Assim, pode acontecer que embora a inveja seja pecado mortal por seu gênero, algum movimento de inveja não seja pecado mortal: pela imperfeição do próprio movimento - como no movimento súbito, à margem da deliberação da razão - ou porque alguém se entristece por um bem do outro que é um bem tão pequeno que nem parece bem: como se, divertindo-se juntos, se invejasse aquele que vence o jogo, digamos, uma corrida ou algo assim.

As filhas da inveja

De Malo, questão 10, artigo 3 - A inveja é pecado capital. As filhas da inveja (murmuração, detração, ódio, exultação pela adversidade, aflição pela prosperidade)

Como dissemos acima, vícios capitais são aqueles que, a título de causa final, geram outros vícios. Ora, o fim tem caráter de bem e, do mesmo modo, a vontade tende ao bem e à fruição do bem, que é o prazer. Por isso, assim como a vontade é movida a agir pelo bem é também movida pelo prazer.

Deve-se também considerar que, assim como o bem é o fim do movimento volitivo de perseguir [prosecutio: tender a um bem para obtê-lo], assim também o mal é o fim do movimento volitivo que é o fugir: do mesmo modo como alguém que quer obter um bem, persegue-o; assim também quem quer evitar um mal, foge dele. E como o prazer é a fruição de um bem, assim também a tristeza é um certo termo do mal que oprime o ânimo. O homem que repudia a tristeza é levado a fazer muitas coisas para afastar a tristeza ou as coisas que inclinam à tristeza.

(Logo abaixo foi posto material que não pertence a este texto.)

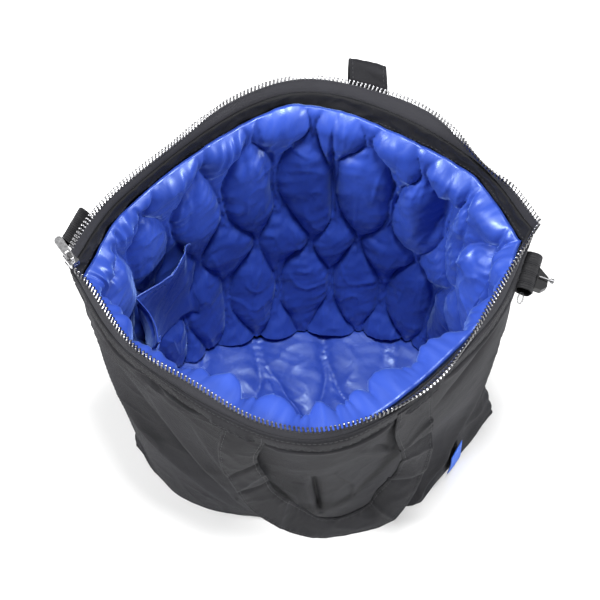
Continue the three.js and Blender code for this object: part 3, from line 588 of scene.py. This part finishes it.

Ora, sendo a inveja uma tristeza pela glória de outro, considerada como um certo mal, segue-se que, movido pela inveja, tenda a fazer coisas contra a ordem moral para atingir o próximo e, assim, a inveja é vício capital.

Nesse impulso da inveja, há princípio e termo final. O princípio é precisamente impedir a glória alheia, que é o que entristece o invejoso, e isto se faz diminuindo o bem do outro ou falando mal dele: disfarçadamente, pela murmuração [sussurratio, fofoca], ou abertamente, pela detração.

Já o termo final da inveja pode ser considerado de dois modos: um primeiro diz respeito à pessoa invejada e, nesse caso, o impulso da inveja termina, por vezes, em ódio, isto é, o invejoso não só se entristece pela superioridade do outro, mas, mais do que isso, quer seu mal sob todos os aspectos.

De um outro modo, o termo final desse impulso pode ser considerado por parte do próprio invejoso, que se alegra quando consegue obter o fim que intentava: diminuir a glória do próximo e, assim, se constitui esta filha da inveja que é a exultação pela adversidade do próximo. Mas, quando não consegue obter seu propósito - o de impedir a glória do próximo -, então se entristece: é a filha da inveja chamada aflição pela prosperidade do próximo.



[1] Trechos do livro Tomás de Aquino – Sobre o Ensino (De Magistro) & Os Sete Pecados Capitais, São Paulo, Martins Fontes, 2001.